Living together with a male individual and his ego, there were times where I really needed my space and there was no bedroom at which I could retreat to and lock the doors. I was sharing my space and most times, in an apartment meant for a bachelor. I would find myself without any spare spot for solitude. The only way to survive was to adapt. The mall, the gym, Starbucks, the pool, the supermarket were places I found myself in when I needed to get away from the clashing of two egos for a brief period of time. Thinking back, it was ironic that the places at which I enjoyed being alone in were the very places that were brimming with people and their chatter and their timetable of activities. I learned that solace and peace come from within and it can be found no matter where I am.

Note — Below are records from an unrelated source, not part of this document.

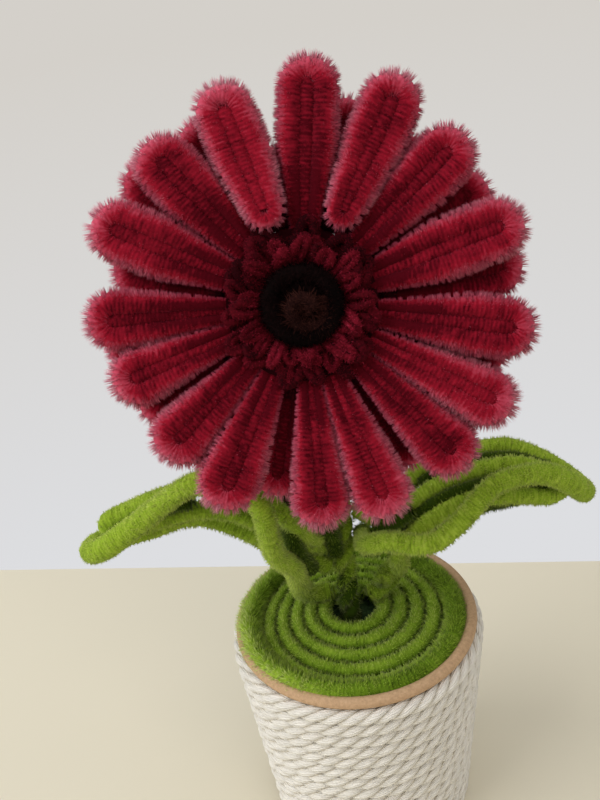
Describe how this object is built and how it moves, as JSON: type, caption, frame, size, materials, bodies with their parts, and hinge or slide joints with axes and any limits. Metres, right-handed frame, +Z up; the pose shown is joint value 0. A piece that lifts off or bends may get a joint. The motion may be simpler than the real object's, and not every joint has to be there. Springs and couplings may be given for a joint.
{
  "type": "chenille stem gerbera in a rope-wrapped paper cup",
  "caption": "Craft gerbera: crimson chenille loop petals round a black eye, on a twisted green stem with looped leaves, standing in a kraft paper cup wound with cotton cord.",
  "frame": {"origin": "centre of the cup's underside, on the surface that it stands on; also the centre of the bounding box's bottom", "axes": "+Z up along the cup's axis, -Y towards the viewer that the flower faces, +X to the viewer's right"},
  "size_m": [0.1268, 0.066, 0.2024],
  "materials": {
    "crimson_chenille": "soft fuzzy pile on wire",
    "leaf_chenille": "soft fuzzy pile on wire",
    "grass_chenille": "soft fuzzy pile on wire",
    "black_chenille": "soft fuzzy pile on wire",
    "brown_chenille": "soft fuzzy pile on wire",
    "kraft_paper": "matt uncoated paper",
    "cotton_cord": "three-strand twisted cotton, matt",
    "foam": "dark green floral foam, matt"
  },
  "bodies": {
    "root": {"cup_wall": "kraft_paper", "cup_bottom": "kraft_paper", "rope_wrap": "cotton_cord", "foam_plug": "foam", "grass_spiral": "grass_chenille", "stem_strand_a": "leaf_chenille", "stem_strand_b": "leaf_chenille", "left_leaf_outline": "leaf_chenille", "left_leaf_midrib": "leaf_chenille", "right_leaf_outline": "leaf_chenille", "right_leaf_midrib": "leaf_chenille", "calyx_wrap": "leaf_chenille", "petal_binding": "crimson_chenille", "front_petal_01": "crimson_chenille", "front_petal_02": "crimson_chenille", "front_petal_03": "crimson_chenille", "front_petal_04": "crimson_chenille", "front_petal_05": "crimson_chenille", "front_petal_06": "crimson_chenille", "front_petal_07": "crimson_chenille", "front_petal_08": "crimson_chenille", "front_petal_09": "crimson_chenille", "front_petal_10": "crimson_chenille", "front_petal_11": "crimson_chenille", "front_petal_12": "crimson_chenille", "front_petal_13": "crimson_chenille", "front_petal_14": "crimson_chenille", "front_petal_15": "crimson_chenille", "front_petal_16": "crimson_chenille", "back_petal_01": "crimson_chenille", "back_petal_02": "crimson_chenille", "back_petal_03": "crimson_chenille", "back_petal_04": "crimson_chenille", "back_petal_05": "crimson_chenille", "back_petal_06": "crimson_chenille", "back_petal_07": "crimson_chenille", "back_petal_08": "crimson_chenille", "back_petal_09": "crimson_chenille", "back_petal_10": "crimson_chenille", "back_petal_11": "crimson_chenille", "back_petal_12": "crimson_chenille", "back_petal_13": "crimson_chenille", "back_petal_14": "crimson_chenille", "back_petal_15": "crimson_chenille", "back_petal_16": "crimson_chenille", "floret_ring": "crimson_chenille", "eye_ring": "black_chenille", "eye_core": "brown_chenille"}
  },
  "joints": []
}
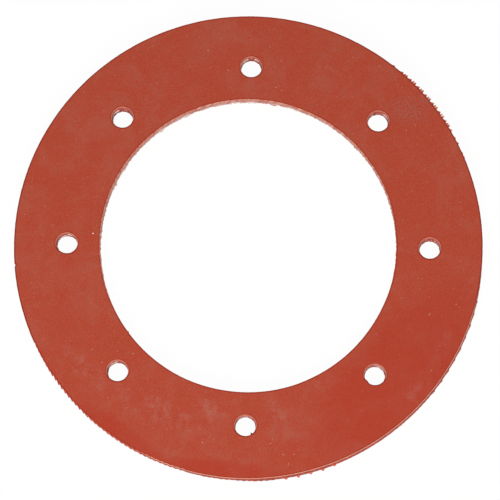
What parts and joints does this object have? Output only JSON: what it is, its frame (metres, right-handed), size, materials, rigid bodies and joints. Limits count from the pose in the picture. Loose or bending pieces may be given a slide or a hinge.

Then there were the attempts to de-clutter and mould my co-inhabitant to fit and complement me and my way of life. Since being in the arrangement where you share the same bed everyday would cause the surfacing of rough edges, it is only human to want to smooth out rough edges so they become livable qualities. I don’t mean try to change the person I’m living with but more try to improve those particular traits that were sources of frown and mild annoyances. So as to ensure a more pleasant living area.
Standing in the balcony overlooking the river and the many accompanying houses surrounding it, I realised that it doesn’t really matter where I am or whom I’m with. My mobility is something that I wouldn’t trade anything for and home is anywhere that I can be comfortable in my own skin, speak without fear of judgement and indulge in nothingness. That home is any place where I feel I belong and the sense of rooted-ness is internal.
The cool breeze sent a chill down my legs, it was time to go back to the warm sleeping body in the bed room. I smiled as I looked at the set of keys for the last time that night.
I was now, officially, my 18 year old definition of a latch-key kid.